:: Task details ::
The data must be returned in full and exactly as given.

:: Given material ::
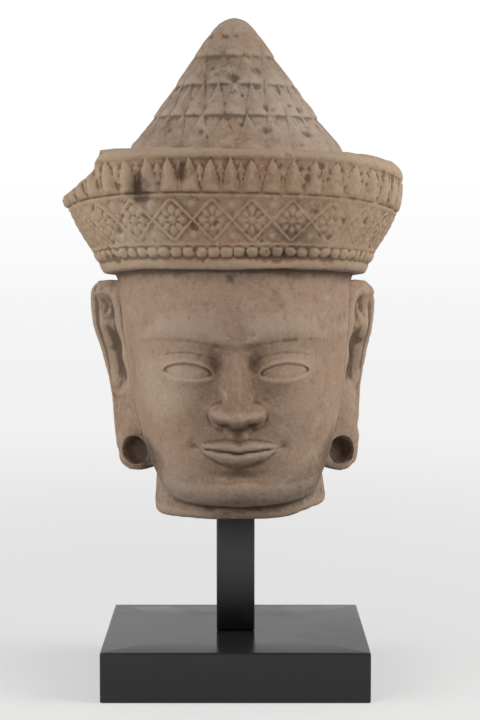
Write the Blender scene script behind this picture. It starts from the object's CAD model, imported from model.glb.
import math

import bpy
import numpy as np
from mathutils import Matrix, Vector


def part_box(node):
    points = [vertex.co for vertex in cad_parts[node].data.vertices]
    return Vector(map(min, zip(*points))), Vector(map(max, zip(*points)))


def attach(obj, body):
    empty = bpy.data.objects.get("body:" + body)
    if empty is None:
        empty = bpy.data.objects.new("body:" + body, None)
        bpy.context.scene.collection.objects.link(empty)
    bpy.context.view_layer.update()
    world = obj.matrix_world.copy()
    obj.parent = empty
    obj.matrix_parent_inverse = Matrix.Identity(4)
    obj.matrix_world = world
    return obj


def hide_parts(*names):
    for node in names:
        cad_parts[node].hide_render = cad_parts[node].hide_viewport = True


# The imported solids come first: everything below is placed by them
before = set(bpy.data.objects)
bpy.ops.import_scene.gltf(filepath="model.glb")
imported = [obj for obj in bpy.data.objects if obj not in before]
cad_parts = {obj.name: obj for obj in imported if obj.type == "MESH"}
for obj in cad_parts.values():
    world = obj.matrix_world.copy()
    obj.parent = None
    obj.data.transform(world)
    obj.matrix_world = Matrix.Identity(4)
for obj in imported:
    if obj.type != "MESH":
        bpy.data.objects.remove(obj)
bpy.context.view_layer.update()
bodyName = "root"
headLow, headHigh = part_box("head")
rodLow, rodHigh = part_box("rod")
plinthLow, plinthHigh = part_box("plinth")
mm = 0.001  # shapes are worked out in millimetres and stored in metres
print("frame loaded, head", [round(v, 3) for v in (headHigh - headLow)])


# Small tools for smooth shapes; all of them work on whole arrays
def ease(low, high, value):
    t = np.clip((value - low) / (high - low), 0, 1)
    return t * t * (3 - 2 * t)  # a smooth step from 0 to 1


def hump(value, centre, width):
    return np.exp(-(((value - centre) / width) ** 2))  # a bell


def spot(x, z, centreX, centreZ, wide, tall):
    return hump(x, centreX, wide) * hump(z, centreZ, tall)  # a round or oval bell


def band(value, low, high, soft):
    # 1 from low to high and 0 beyond, with eased ends
    return ease(low - soft, low + soft, value) * (1 - ease(high - soft, high + soft, value))


def curveThrough(at, values, where):
    # a cubic through the values that never overshoots: each slope is the harmonic mean of its two sides
    step = np.diff(at)
    slope = np.diff(values) / step
    before, after = slope[:-1], slope[1:]
    weightBefore, weightAfter = 2 * step[1:] + step[:-1], step[1:] + 2 * step[:-1]
    sameWay = before * after > 0
    mean = (weightBefore + weightAfter) / (
        weightBefore / np.where(sameWay, before, 1) + weightAfter / np.where(sameWay, after, 1))
    tangent = np.concatenate([slope[:1], np.where(sameWay, mean, 0), slope[-1:]])
    i = np.clip(np.searchsorted(at, where, "right") - 1, 0, len(at) - 2)
    span = at[i + 1] - at[i]
    t = (where - at[i]) / span
    return (values[i] * (1 + 2 * t) * (1 - t) ** 2 + tangent[i] * span * t * (1 - t) ** 2
            + values[i + 1] * t * t * (3 - 2 * t) + tangent[i + 1] * span * t * t * (t - 1))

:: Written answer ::
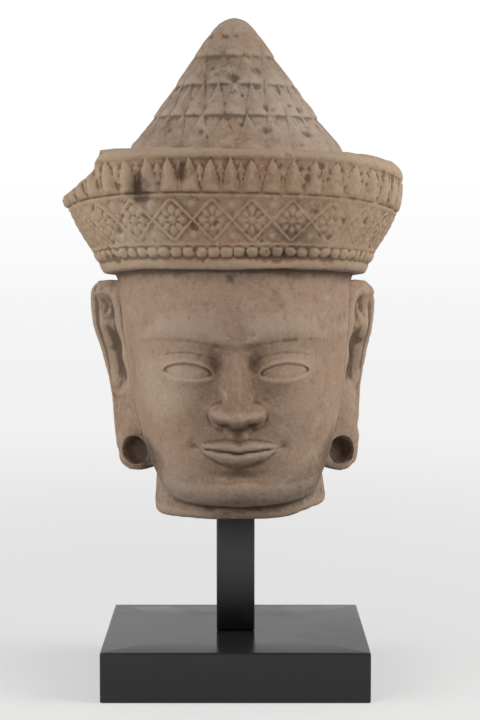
Write the Blender scene script behind this picture. It starts from the object's CAD model, imported from model.glb.
import math

import bpy
import numpy as np
from mathutils import Matrix, Vector


def part_box(node):
    points = [vertex.co for vertex in cad_parts[node].data.vertices]
    return Vector(map(min, zip(*points))), Vector(map(max, zip(*points)))


def attach(obj, body):
    empty = bpy.data.objects.get("body:" + body)
    if empty is None:
        empty = bpy.data.objects.new("body:" + body, None)
        bpy.context.scene.collection.objects.link(empty)
    bpy.context.view_layer.update()
    world = obj.matrix_world.copy()
    obj.parent = empty
    obj.matrix_parent_inverse = Matrix.Identity(4)
    obj.matrix_world = world
    return obj


def hide_parts(*names):
    for node in names:
        cad_parts[node].hide_render = cad_parts[node].hide_viewport = True


# The imported solids come first: everything below is placed by them
before = set(bpy.data.objects)
bpy.ops.import_scene.gltf(filepath="model.glb")
imported = [obj for obj in bpy.data.objects if obj not in before]
cad_parts = {obj.name: obj for obj in imported if obj.type == "MESH"}
for obj in cad_parts.values():
    world = obj.matrix_world.copy()
    obj.parent = None
    obj.data.transform(world)
    obj.matrix_world = Matrix.Identity(4)
for obj in imported:
    if obj.type != "MESH":
        bpy.data.objects.remove(obj)
bpy.context.view_layer.update()
bodyName = "root"
headLow, headHigh = part_box("head")
rodLow, rodHigh = part_box("rod")
plinthLow, plinthHigh = part_box("plinth")
mm = 0.001  # shapes are worked out in millimetres and stored in metres
print("frame loaded, head", [round(v, 3) for v in (headHigh - headLow)])


# Small tools for smooth shapes; all of them work on whole arrays
def ease(low, high, value):
    t = np.clip((value - low) / (high - low), 0, 1)
    return t * t * (3 - 2 * t)  # a smooth step from 0 to 1


def hump(value, centre, width):
    return np.exp(-(((value - centre) / width) ** 2))  # a bell


def spot(x, z, centreX, centreZ, wide, tall):
    return hump(x, centreX, wide) * hump(z, centreZ, tall)  # a round or oval bell


def band(value, low, high, soft):
    # 1 from low to high and 0 beyond, with eased ends
    return ease(low - soft, low + soft, value) * (1 - ease(high - soft, high + soft, value))


def curveThrough(at, values, where):
    # a cubic through the values that never overshoots: each slope is the harmonic mean of its two sides
    step = np.diff(at)
    slope = np.diff(values) / step
    before, after = slope[:-1], slope[1:]
    weightBefore, weightAfter = 2 * step[1:] + step[:-1], step[1:] + 2 * step[:-1]
    sameWay = before * after > 0
    mean = (weightBefore + weightAfter) / (
        weightBefore / np.where(sameWay, before, 1) + weightAfter / np.where(sameWay, after, 1))
    tangent = np.concatenate([slope[:1], np.where(sameWay, mean, 0), slope[-1:]])
    i = np.clip(np.searchsorted(at, where, "right") - 1, 0, len(at) - 2)
    span = at[i + 1] - at[i]
    t = (where - at[i]) / span
    return (values[i] * (1 + 2 * t) * (1 - t) ** 2 + tangent[i] * span * t * (1 - t) ** 2
            + values[i + 1] * t * t * (3 - 2 * t) + tangent[i + 1] * span * t * t * (t - 1))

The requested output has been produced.